Last Updated Aug 2, 2010 2:23 PM EDT
The scenario: Cost-cutting leaves little room in the
budget for staff-development initiatives. A company whose competitors have ditched training
programs altogether is tempted to follow suit.
The tactic: Invest in training wisely, focusing on
programs that will help you hang onto A players and prepare your company to
rebound after the recession.
Like travel budgets, workforce training programs often fall
into the superfluous-spending category when companies need to make cuts. Overall
training spending for rank-and-file workers, managers, and executives in U.S.
companies dropped 11 percent between 2007 and 2008 — from $58.5 billion to
$56.2 billion, according to Bersin & Associates, a research and
advisory firm focused on learning and talent management. Midsize companies,
which lack the resources of the Fortune 500, have cut per-learner spending by
48 percent. But doing away entirely with leadership and development initiatives
comes with serious costs. “When you pull back on training, you’re
sending the message that there are no long-term opportunities here,”
says Pennsylvania State University management professor Gary Lilien.
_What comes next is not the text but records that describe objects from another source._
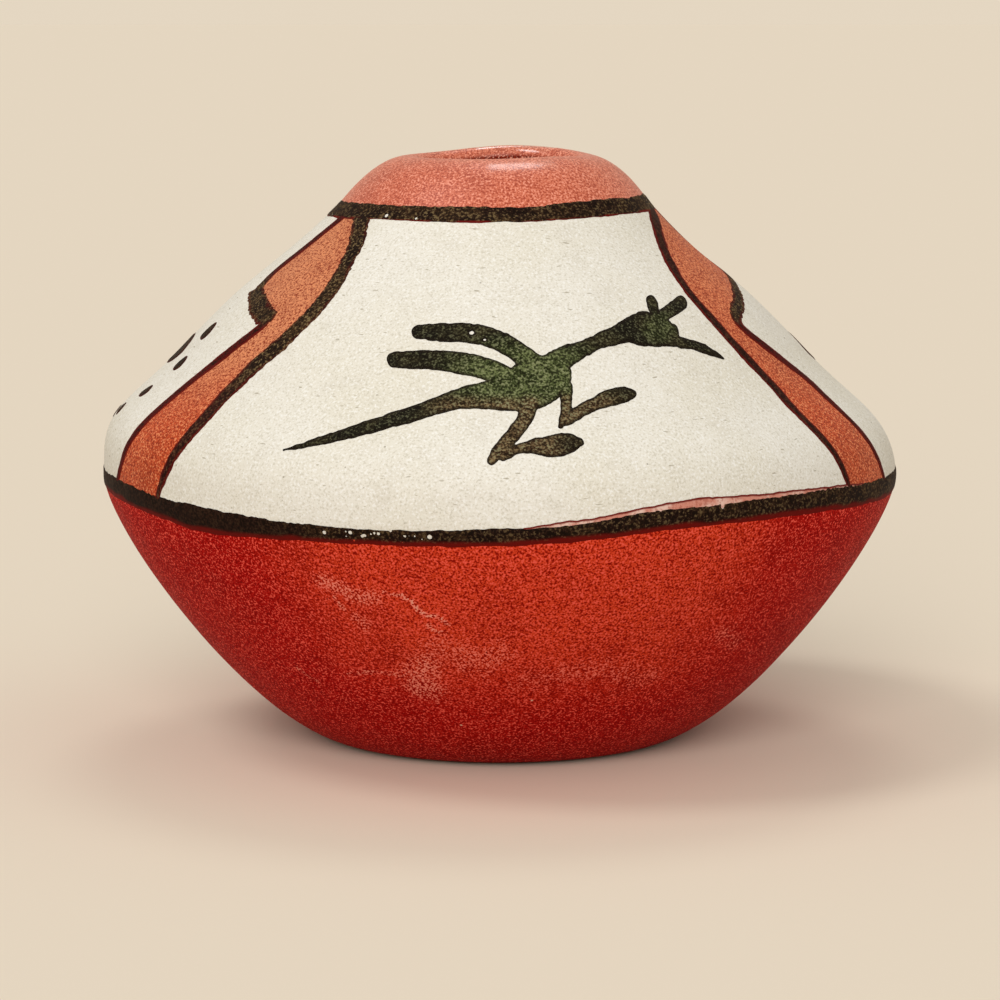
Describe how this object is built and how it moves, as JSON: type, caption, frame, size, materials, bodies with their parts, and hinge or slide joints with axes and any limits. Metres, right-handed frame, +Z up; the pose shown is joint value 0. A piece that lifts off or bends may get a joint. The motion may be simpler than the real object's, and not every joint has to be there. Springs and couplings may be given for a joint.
{
  "type": "painted clay jar",
  "caption": "Small hand-built clay jar with a wide shoulder and a narrow rimmed mouth, red-slipped bowl, cream panels, black lines and a painted bird.",
  "frame": {"origin": "centre of the box of the jar, on the plane that the foot rests on", "axes": "+Z up through the mouth, -Y the way the painted bird panel faces, +X to the right of that panel"},
  "size_m": [0.0924, 0.0924, 0.0682],
  "materials": {
    "bare_clay": "unglazed fired clay with fine temper",
    "red_slip": "stone-polished red slip, soft sheen",
    "cream_slip": "cream slip, low sheen",
    "black_paint": "matt mineral paint, fired",
    "olive_paint": "matt mineral paint, fired"
  },
  "bodies": {
    "root": {"base_slab": "bare_clay", "lower_course_1": "bare_clay", "lower_course_2": "bare_clay", "lower_course_3": "bare_clay", "belly_course": "bare_clay", "shoulder_course": "bare_clay", "slope_course": "bare_clay", "neck_course": "bare_clay", "rim_coil": "bare_clay", "red_slip_bowl": "red_slip", "cream_panel_front": "cream_slip", "cream_panel_right": "cream_slip", "cream_panel_back": "cream_slip", "cream_panel_left": "cream_slip", "red_divider_front_right": "red_slip", "red_divider_back_right": "red_slip", "red_divider_back_left": "red_slip", "red_divider_front_left": "red_slip", "red_slip_collar": "red_slip", "shoulder_line": "black_paint", "neck_line": "black_paint", "smooth_line_front_left": "black_paint", "smooth_line_front_right": "black_paint", "smooth_line_back_right": "black_paint", "smooth_line_back_left": "black_paint", "stepped_line_front_left": "black_paint", "stepped_line_front_right": "black_paint", "stepped_line_back_right": "black_paint", "stepped_line_back_left": "black_paint", "front_bird": "olive_paint", "back_bird": "olive_paint", "left_side_mark": "black_paint", "right_side_mark": "black_paint", "left_side_dot_1": "black_paint", "left_side_dot_2": "black_paint", "left_side_dot_3": "black_paint", "left_side_dot_4": "black_paint", "left_side_dot_5": "black_paint", "left_side_dot_6": "black_paint", "left_side_dot_7": "black_paint", "left_side_dot_8": "black_paint", "left_side_dot_9": "black_paint"}
  },
  "joints": []
}
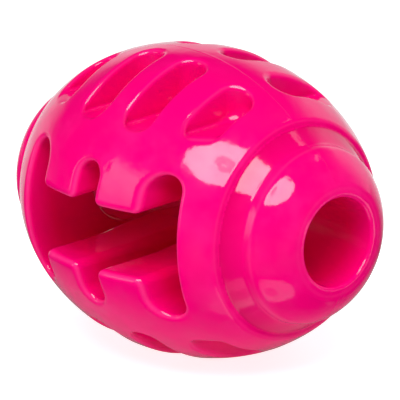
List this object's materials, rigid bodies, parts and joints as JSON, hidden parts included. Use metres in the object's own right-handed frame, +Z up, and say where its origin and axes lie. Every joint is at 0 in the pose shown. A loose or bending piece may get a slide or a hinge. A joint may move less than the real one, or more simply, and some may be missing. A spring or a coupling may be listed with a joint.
{
  "type": "rugby ball dog toy",
  "caption": "Rugby ball shaped rubber chew toy with a toothed window through its middle, grip pockets above and below, and a bored nose at each end",
  "frame": {"origin": "centre of the ball, on its long axis midway between the two nose end faces", "axes": "+X along the long axis towards one nose, +Z up, square to the toothed windows, which open towards -Y and +Y"},
  "size_m": [0.1044, 0.0768, 0.08],
  "materials": {
    "pink_rubber": "glossy"
  },
  "bodies": {
    "root": {"ball_body": "pink_rubber"}
  },
  "joints": []
}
And that,
he adds, can trigger a domino effect. “Assertive competitors will
pick off your best people and in a few years, you end up with only B- and
C-level employees.” The moral of this story: Companies that can
afford to keep training as part of their regimen will position themselves well
for a rebound.
Training of managers and executives is the highest priority
for obvious reasons: They guide the development of rank-and-file employees.
High-turnover departments such as sales — which typically account for
30 to 40 percent of a company’s training costs — are a good
place to focus training dollars, in the right way. Developing talented sales
managers who can in turn coach reps is a better investment than sending
lower-level employees around the country to attend pricey seminars.
That’s not to say that executive training is
inexpensive. To make the most of these dollars, many companies are sticking to basics,
like financial and leadership courses that are particularly critical when
balance sheets are tight, says Whitney Hischier, director of the executive
education program at the Haas School of Business. At Stanford, execs are taking
general management and leadership and strategy courses, says Priya Singh,
managing director of programs for the Office of Executive Education at Stanford’s
Graduate School of Business. Newer niche programs, such as Stanford’s
10-day $23,000 class called “High Potential Executives,”
may be put on hold this spring or until after the recovery, Singh says.
Pfizer is one company that makes training a priority
regardless of the economic circumstances. In 2003, when the country was still
recovering from the last recession, Pfizer doubled down on its employee-development initiatives. According to Training magazine, the drug
company devoted “an unheard-of 15 percent of payroll” to
learning activities, developed a corporate-wide leadership development council,
and created a new department headed by a statistician to measure the
effectiveness of its training. With increased attention on employee
development, Pfizer decreased sales turnover, saving the company an estimated
$2.4 million in new training costs. Even though Pfizer is undergoing a complete
reorganization this year, the company plans to invest in a new leadership
development model to increase its focus on line managers.